Черная «Волга» и добрый старший мичман канули в лету. Прошло с тех пор уже более 37 лет. Честно и добросовестно прошёл Саня по всем ступенькам служебной лестницы, походил по морям и океанам на боевые службы, и привела его путеводная звезда на ходовой мостик сторожевого корабля «Жаркий». Стал Саня настоящим Командиром корабля!

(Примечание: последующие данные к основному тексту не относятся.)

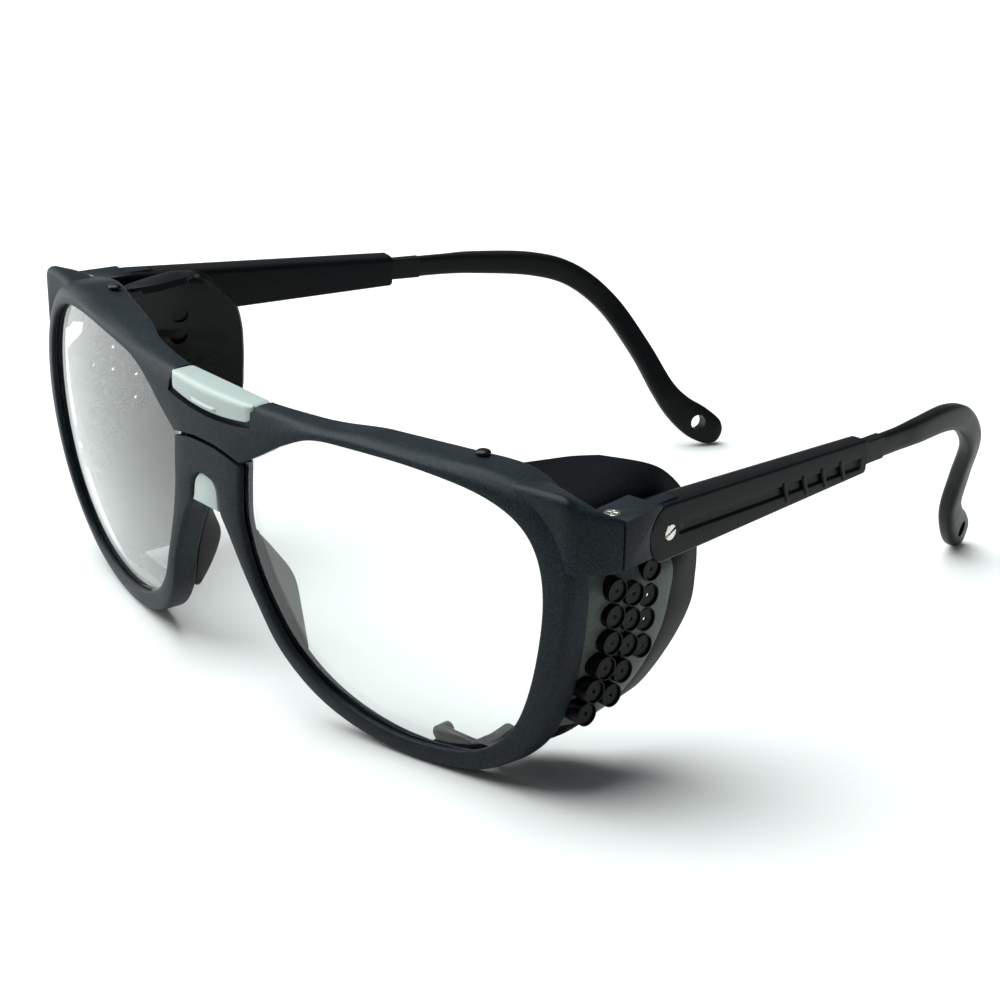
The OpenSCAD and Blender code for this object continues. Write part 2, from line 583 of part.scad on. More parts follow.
// Sleeve: side outline, plan outline, fork slot, bar slot, groove with click ribs
groove_depth = 0.3;
groove_from = 2.2;
groove_to = sleeve_len - 1.5;
module sleeve_side() {
    across(sleeve_in - 2) rotate([0, 0, 90]) linear_extrude(height = sleeve_t + 4) {
        intersection() {
            circle(r = cheek_r, $fn = 64);
            translate([-10, -sleeve_h / 2]) square([12, sleeve_h]);
        }
        polygon([[0, sleeve_h / 2], [sleeve_len, sleeve_rear_h / 2],
                 [sleeve_len, -sleeve_rear_h / 2], [0, -sleeve_h / 2]]);
    }
}
module temple_sleeve() {
    color([0.1, 0.1, 0.11]) sleeve_frame() {
        sleeve_body();
        for (k = [0:click_ribs - 1]) click_rib(k);
    }
}
module sleeve_body() {
    difference() {
        intersection() {
            sleeve_side();
            translate([0, 0, -10]) linear_extrude(height = 20) polygon([
                [block_out, -6], [block_out, sleeve_len], [block_out - sleeve_rear_t, sleeve_len],
                [sleeve_in, 5], [sleeve_in, -6]
            ]);
        }
        // Fork for the tongue
        translate([tongue_in - side_gap, -10, -10])
            cube([tongue_out - tongue_in + 2 * side_gap, 10, 20]);
        across(tongue_in - side_gap)
            cylinder(r = tongue_r + side_gap, h = tongue_out - tongue_in + 2 * side_gap);
        // Slot for the ear piece's bar
        translate([bar_u - bar_t / 2 - side_gap, sleeve_len - bar_in - slide - 0.8,
                   -bar_h / 2 - side_gap])
            cube([bar_t + 2 * side_gap, 80, bar_h + 2 * side_gap]);
        // Outer groove
        across(block_out - groove_depth) rotate([0, 0, 90]) linear_extrude(height = 2)
            polygon([[groove_from, 0.9], [groove_to, 0.1], [groove_to, -1.7], [groove_from, -0.9]]);
        // Screw holes
        across(-10) cylinder(r = pivot_screw_r + run_gap, h = 20);
        across(block_out - 0.55) cylinder(r = screw_head_r + run_gap, h = 2);
        across(sleeve_in - 1) cylinder(r = nut_r + run_gap, h = 1.5, $fn = 32);
    }
}
nut_r = 1.6;
// Click ribs across the groove near the sleeve's rear end
module click_rib(k) {
    translate([block_out - groove_depth - 0.2, groove_to - 5.7 - click_step * k, -2.6])
        cube([groove_depth + 0.35, 0.9, 3.4]);
}
module pivot_screw() {
    color([0.8, 0.8, 0.78]) sleeve_frame() difference() {
        union() {
            across(block_out - 0.5) cylinder(r = screw_head_r, h = 0.6);
            across(sleeve_in - 0.45) cylinder(r = pivot_screw_r, h = sleeve_t);
        }
        rotate([25, 0, 0]) translate([block_out - 0.2, -2, -0.18]) cube([1, 4, 0.36]);
    }
}
module pivot_nut() {
    color([0.7, 0.7, 0.68]) sleeve_frame() difference() {
        across(sleeve_in - 0.4) cylinder(r = nut_r, h = 0.85, $fn = 32);
        across(sleeve_in - 5) cylinder(r = pivot_screw_r + run_gap, h = 10);
    }
}

// Ear piece: a straight bar in the sleeve, then a curve down behind the ear to a flat tip
slide = click_step * 2;
bar_in = 27;
bar_u = block_out - sleeve_rear_t / 2;
bar_free = sleeve_len + slide + 1;
// Centre line behind the bar in the sleeve's frame, as places across, along from the sleeve's end
// and in its fall to the tip, which brings the tip down to the floor
tip_v = bar_free + 55.6;
ear_fall = (pivot_z - tip_v * sin(slope) - 1.524) / cos(slope);
ear_path = [for (p = [
    [bar_u, -8, 0], [bar_u, 0, 0], [bar_u - 0.4, 7, -0.003], [-0.3, 18.6, -0.026],
    [-1.8, 27, -0.099], [-4, 34.4, -0.268], [-8.2, 39.8, -0.5065], [-11.4, 43.6, -0.716],
    [-12.8, 46.8, -0.8325], [-14, 50.6, -0.9185], [-15, 54, -0.9767], [-15.4, 55.6, -1]
]) [p.x, bar_free + p.y, ear_fall * p.z]];
// Height and thickness of its section at each of those places
ear_sizes = [
    [bar_h, bar_t], [bar_h, bar_t], [4.1, 2.7], [4.4, 3], [4.4, 3], [4.2, 3], [4.2, 3],
    [4.6, 3], [5.6, 3], [6.6, 3], [5.4, 2.9], [2.2, 2]
];
ear_last = len(ear_path) - 1;
function ear_at(s) = curve(ear_path, s);
function ear_axis(s) = unit(ear_at(min(s + 0.1, ear_last)) - ear_at(max(s - 0.1, 0)));
function ear_up(s) = unit(cross([1, 0, 0], ear_axis(s)));
function ear_side(s) = cross(ear_axis(s), ear_up(s));
function ear_ring(s) =
    let (c = ear_at(s), z = curve(ear_sizes, s), up = ear_up(s), side = ear_side(s))
    [for (k = [0:15])
        let (a = 22.5 * k, e = 0.5, cu = cos(a), cs = sin(a))
        c + up * z.x / 2 * sign(cu) * pow(abs(cu), e) + side * z.y / 2 * sign(cs) * pow(abs(cs), e)];
hole_s = ear_last - 2;
module ear_piece() {
    color([0.09, 0.09, 0.1]) sleeve_frame() difference() {
        union() {
            translate([bar_u - bar_t / 2, sleeve_len - bar_in, -bar_h / 2])
                cube([bar_t, bar_in + slide - 4, bar_h]);
            loft([for (s = [0:0.25:ear_last]) ear_ring(s)]);
        }
        let (c = ear_at(hole_s), v = ear_side(hole_s))
        translate(c) rotate([0, acos(v.z), atan2(v.y, v.x)])
            cylinder(r = cord_hole_r, h = through, center = true);
    }
}

module left_lens() { color([0.8, 0.88, 0.86, 0.45]) left_side() lens(); }
module right_lens() { color([0.8, 0.88, 0.86, 0.45]) right_side() lens(); }
module left_nose_pad() { color([0.16, 0.13, 0.12]) left_side() nose_pad(); }
module right_nose_pad() { color([0.16, 0.13, 0.12]) right_side() nose_pad(); }
module left_side_shield() { color([0.2, 0.22, 0.22]) left_side() side_shield(); }
module right_side_shield() { color([0.2, 0.22, 0.22]) right_side() side_shield(); }
module left_hinge_block() { left_side() hinge_block(); }
module right_hinge_block() { right_side() hinge_block(); }
module left_hinge_screw() { left_side() hinge_screw(); }
module right_hinge_screw() { right_side() hinge_screw(); }
module left_temple_sleeve() { left_side() temple_sleeve(); }
module right_temple_sleeve() { right_side() temple_sleeve(); }
module left_pivot_screw() { left_side() pivot_screw(); }
module right_pivot_screw() { right_side() pivot_screw(); }
module left_pivot_nut() { left_side() pivot_nut(); }
module right_pivot_nut() { right_side() pivot_nut(); }
module left_ear_piece() { left_side() ear_piece(); }
module right_ear_piece() { right_side() ear_piece(); }

frame_front();
bridge_clip();
bridge_insert();
left_lens();
right_lens();
left_nose_pad();
right_nose_pad();
left_side_shield();
right_side_shield();
left_hinge_block();
right_hinge_block();
left_hinge_screw();
right_hinge_screw();
left_temple_sleeve();
right_temple_sleeve();
left_pivot_screw();
right_pivot_screw();
left_pivot_nut();
right_pivot_nut();
left_ear_piece();
right_ear_piece();
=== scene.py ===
"""Looks of the welding glasses: moulded front, bridge clip, lenses, shields and temples.

Shapes are drawn in millimetres about the front, with x to the wearer's left, y to the rear and
z up, and `metres` moves them into the row frame. The left side is drawn and mirrored in numbers.
"""
import math

import bmesh
import bpy
import numpy as np
from mathutils import Matrix, Vector
from mathutils.kdtree import KDTree


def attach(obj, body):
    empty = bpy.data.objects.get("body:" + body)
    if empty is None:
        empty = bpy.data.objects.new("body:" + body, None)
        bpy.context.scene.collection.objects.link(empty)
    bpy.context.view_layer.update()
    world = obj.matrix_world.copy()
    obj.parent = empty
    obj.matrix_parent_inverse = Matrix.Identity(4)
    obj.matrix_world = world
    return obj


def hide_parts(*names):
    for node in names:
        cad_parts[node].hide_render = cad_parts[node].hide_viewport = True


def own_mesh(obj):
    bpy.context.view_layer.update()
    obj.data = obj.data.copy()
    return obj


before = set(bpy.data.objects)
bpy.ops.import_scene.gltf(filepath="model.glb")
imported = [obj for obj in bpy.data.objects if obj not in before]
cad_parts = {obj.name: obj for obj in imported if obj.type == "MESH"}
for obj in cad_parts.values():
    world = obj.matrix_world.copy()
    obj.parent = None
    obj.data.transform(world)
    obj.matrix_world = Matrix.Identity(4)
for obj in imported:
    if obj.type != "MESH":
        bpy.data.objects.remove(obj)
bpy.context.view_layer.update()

# y of the shapes at the row frame's middle, and the mirrored sides of the glasses
MIDDLE_Y = 53.1
SIDES = (("left", 1), ("right", -1))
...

Недавно несколько командиров кораблей, чья судьба пересекалась с Виктором Николаевичем Кислицыным, и ещё несколько офицеров приехали в пригород Санкт-Петербурга, в Углово, на Угловское муниципальное кладбище, где стал на вечный якорь командир сторожевого корабля «Ленинградский комсомолец» капитан 2 ранга Виктор Николаевич Кислицын. Кроме цветов – красных гвоздик – мы более с собой ничего не принесли. Погода была какая-то северная – то дождь, то ветер с дождём, то яркое солнце. Мы стояли, вспоминали службу, вспоминали Виктора Николаевича, о чём-то грустили, чему-то смеялись. Никакого спиртного не было. Часа полтора мы стояли у его могилы, а потом обнялись друг с другом и разъехались. И я думаю, что Виктор Николаевич был рад такому нашему посещению.
На этом, с вашего соизволенья, я и поставлю точку в рассказе о Севере, о молодом лейтенанте и о чёрной «Волге».
Октябрь 2021 года
Деревня Телези
Спасибо, Никита Алексанрович, за отличный рассказ и, хоть и краешком в рассказе об этом,
добрую память о Кислицыне Викторе Николаевиче, земля ему пухом! Довелось общаться по служебным делам с ним довольно часто. Замечательный моряк и до щепетильности преданный делу нашего Флота.
Спасибо, что прочитали, Сергей Стефанович! Ваша оценка, учитывая Ваш яркий литературный талант и Вашу яркую службу, для меня особенно значима. Спасибо! А Виктор Николаевич — это своеобразная легенда нашего флота.
Мне понравилось! Классно! И, судя по всему, не мне одной. Н.А.! Прядкин — ваш сослуживец?
Конечно — старший товарищ, наставник и друг!
Спасибо! Вспомнил себя,как прибыл на Северный флот, 42 года назад.
Никита! С нетерпением ждал 2 часть. Дождался! Прекрасно!
Ну ты же Саню Матушкина по системе помнишь?